Originally, these women came from the town of San Basilio de Palenque, which was created in the mountains by the escaped slaves. They would come to Cartagena, carrying on their heads produce to sell in the city, wearing bright clothing to be visible, and singing the list of what they had for sale. They soon discovered they could make more money charging tourists for the privilege of taking their photo than they could make selling fruit.


Vicki also showed us the Dominican church and monastery, and discussed at length the role of the Spanish Inquisition in Colombia. The zealots pursued their cause in a particularly brutal manner here, primarily as a tool for stripping wealth from Jews, Protestants, or those insufficiently loyal to the Catholic hierarchy.


We also got a glimpse of the Cathedral and a house where Sir Francis Drake once lived while passing through Cartagena (Drake also once tried  to plunder the city with the help of buccaneers he had recruited as British mercenaries).


Hot from walking in the sun, we returned to the bus for a visit to an "Emerald Museum." Colombia is known for producing emeralds, and there are jewelry shops all over Cartagena. Supposedly, this "museum" houses a program to train underprivileged teens as jewelers.


We got a tour, with lengthy explanation of emerald mining and jewelry making, but we saw no teens. There was, however, a large sales floor with a lot of "assistants" ready to sell us jewelry.


Mary and I were having none of that, so we walked a couple blocks down to the beach to see what was going on there. There were folks who wanted desperately to rent us umbrellas or chairs, and even more who wanted to sell us cold water, Coke, or beer. And there was at least one woman sunning herself without the aid of her bikini top. Otherwise, it was just a nice, sandy beach.


Finally, the jewelry buyers were finished and we got on the bus to go to lunch. It was a seafood place popular with locals. Even though we had ordered ahead, service was slow. But the food was OK and the ice cream dessert was really good.


The group returned to the hotel. But in need of a haircut, I set out to find the barbershop we had passed the previous evening. Mary accompanied me. My Spanish was almost good enough, but broke down a bit in the bargaining process. With a little help from Google Translate, the price came down from 50,000 Pesos to 30,000 Pesos (about $6.50 U.S.)
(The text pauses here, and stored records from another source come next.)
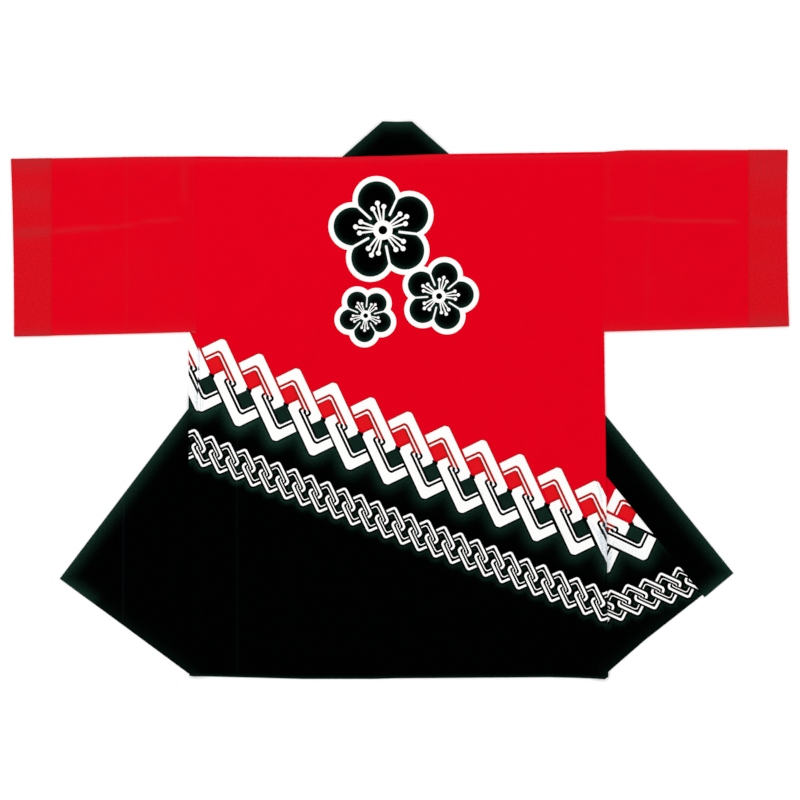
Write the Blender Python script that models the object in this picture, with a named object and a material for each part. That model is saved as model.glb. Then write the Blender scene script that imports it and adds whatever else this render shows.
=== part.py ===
"""A happi coat laid face down on a surface, back up, with both fronts pulled out to the sides.

Metres, +Z up. X runs from cuff to cuff and Y from hem to collar. The origin lies on the surface,
under the middle of the coat. "Left" is the -X side and "right" the +X side.

Each front hangs from the shoulder and the side of the back. It lies under the back, outer face
down, then folds under itself along a slanting crease, and its free part comes out past the side
as a wing with the outer face up. From the surface upward the layers are the free part, the part
under the back, and the back.
"""
import math
from collections import namedtuple

import bmesh
import bpy
from mathutils import Vector

# Thicknesses, and how the layers stand on each other
CLOTH = 0.0010
BAND = 0.0015
CUFF_CLOTH = 0.0014
SEAM_GAP = 0.0003
PITCH = BAND + SEAM_GAP
FOLD_RADIUS = PITCH / 2
FOLD_STEPS = 8
SETTLE = 0.024
CUFF_INNER_GAP = 0.0005

# The strips of the fronts that come up over the shoulder before they meet the back
SHOULDER_WRAP = 0.0035

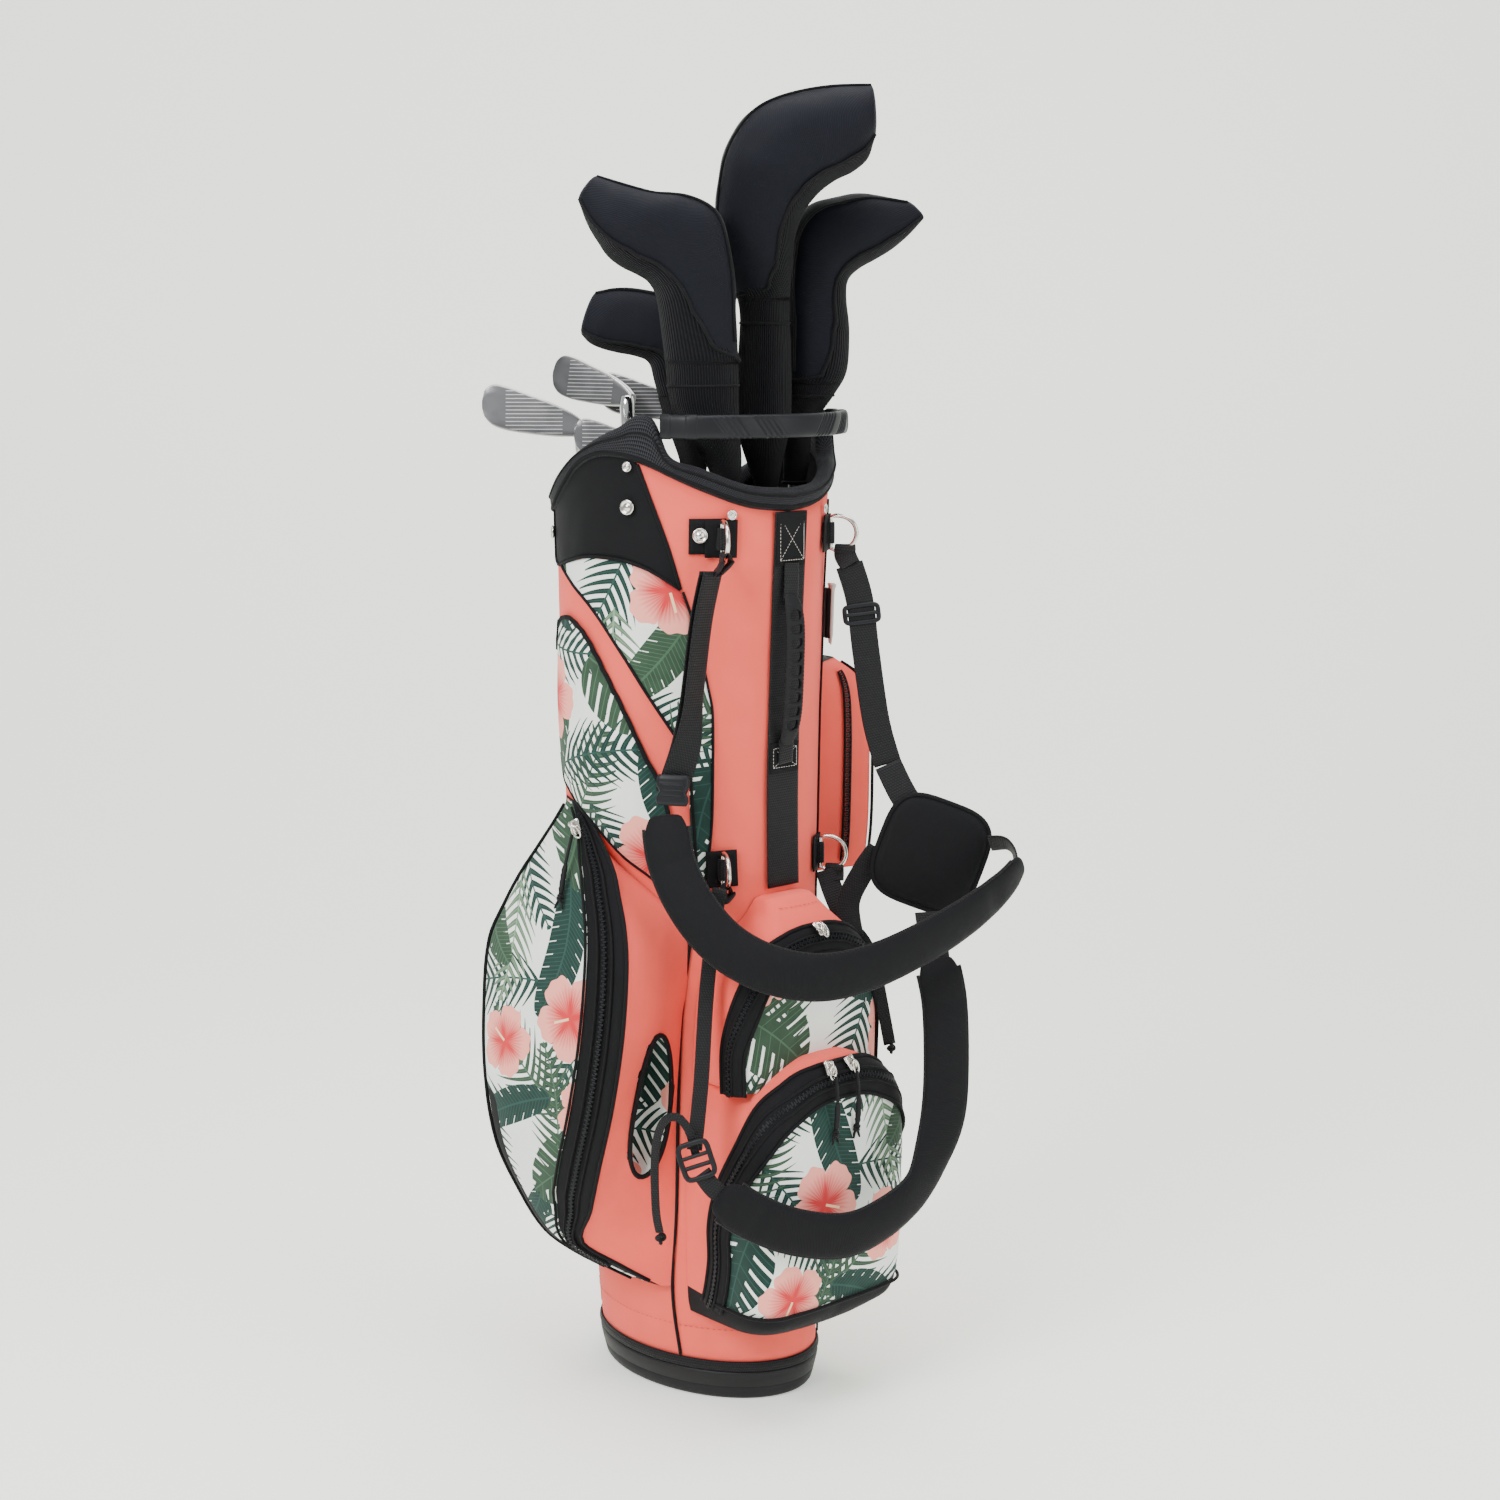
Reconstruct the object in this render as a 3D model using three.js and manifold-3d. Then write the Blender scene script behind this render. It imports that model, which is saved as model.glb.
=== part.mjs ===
// A golf club set: an oval carry bag with its pockets, harness and hardware, four hooded clubs and four irons.
// Millimetres, +Z up. The origin is the middle of the boot's underside; -Y is the side with the carry handle.
import * as THREE from 'three';
import { mergeVertices } from 'three/addons/utils/BufferGeometryUtils.js';
import Module from 'manifold-3d';

const wasm = await Module();
wasm.setup();

// ---- Driving dimensions -------------------------------------------------------------------------

const DEG = Math.PI / 180;
const GAP = 0.4; // clearance kept between touching pieces

// The bag's outside: height, half width in X, half depth in Y, middle in Y.
const TUBE = [
  [0, 81.5, 115.5, 0],
  [30, 81.5, 115.5, 0],
  [100, 85, 117, 3],
  [300, 99, 113, 12],
  [525, 115, 111, 18],
  [700, 119, 117, 18.5],
  [800, 121, 121, 17.5],
  [900, 122, 122, 17],
];

// Round the mouth: angle from the front, height of the sewn seam, height of the padded rim.
const MOUTH = [
  [0, 791, 808],
  [20, 796, 812],
  [40, 811, 827],
  [53, 823, 838],
  [58, 828, 866],
  [66, 834, 870],
  [72, 837, 862],
  [84, 837, 851],
  [96, 827, 838],
  [108, 808, 824],
  [123, 789, 806],
  [150, 778, 796],
  [180, 775, 792],
];

const BOOT_HEIGHT = 27;
const BOOT_FLOOR = 8;
const FACETS = 40; // flats round the bag
const WALL = 3; // the bag's sewn and lined wall
const RIM_THICKNESS = 12;
const DIVIDER_Z = 750;
const DIVIDER_HEIGHT = 20;
const DIVIDER_BAR = 5;
const STAY_RADIUS = 2.5;
const HANDLE_HEIGHT = 20;
const HANDLE_Z = 861;
const HANDLE_END = 55; // angle from the front where the lift handle joins the rim
const RING_REACH = 26; // how far a D-ring stands out from its bar
const RING_HALF = 15;
const RING_WIRE = 2;
const CORD_RADIUS = 1.5;
const PULL_LENGTH = 52;

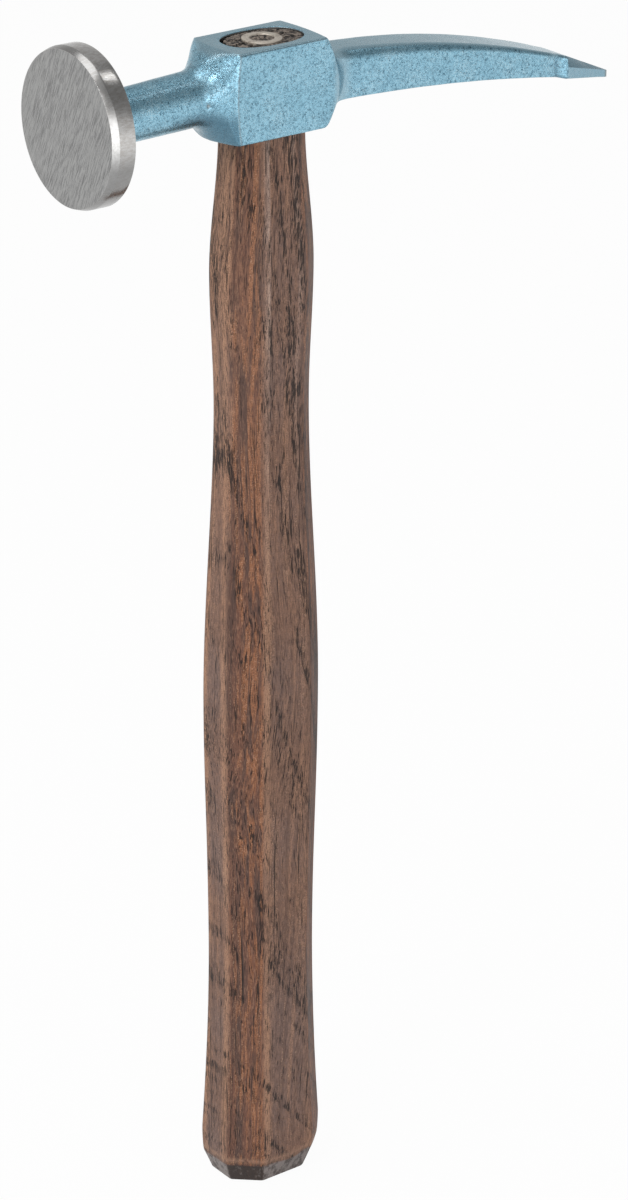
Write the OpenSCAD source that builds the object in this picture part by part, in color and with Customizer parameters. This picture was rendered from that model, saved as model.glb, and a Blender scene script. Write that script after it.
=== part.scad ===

Then I had to describe, in what little Spanish I have, how I wanted my hair to be cut. I must have done OK, because it's the best haircut I've had in quite a while. He took his time and was very careful, even if I was a little nervous when he trimmed my neck and around my ears with a straight razor.

In the evening, we joined some other members of our group for drinks at an outdoor restaurant in the square, just half a block from our hotel. It's a loud and boisterous place! Lots of activity, lots of night life on the streets. Great people-watching.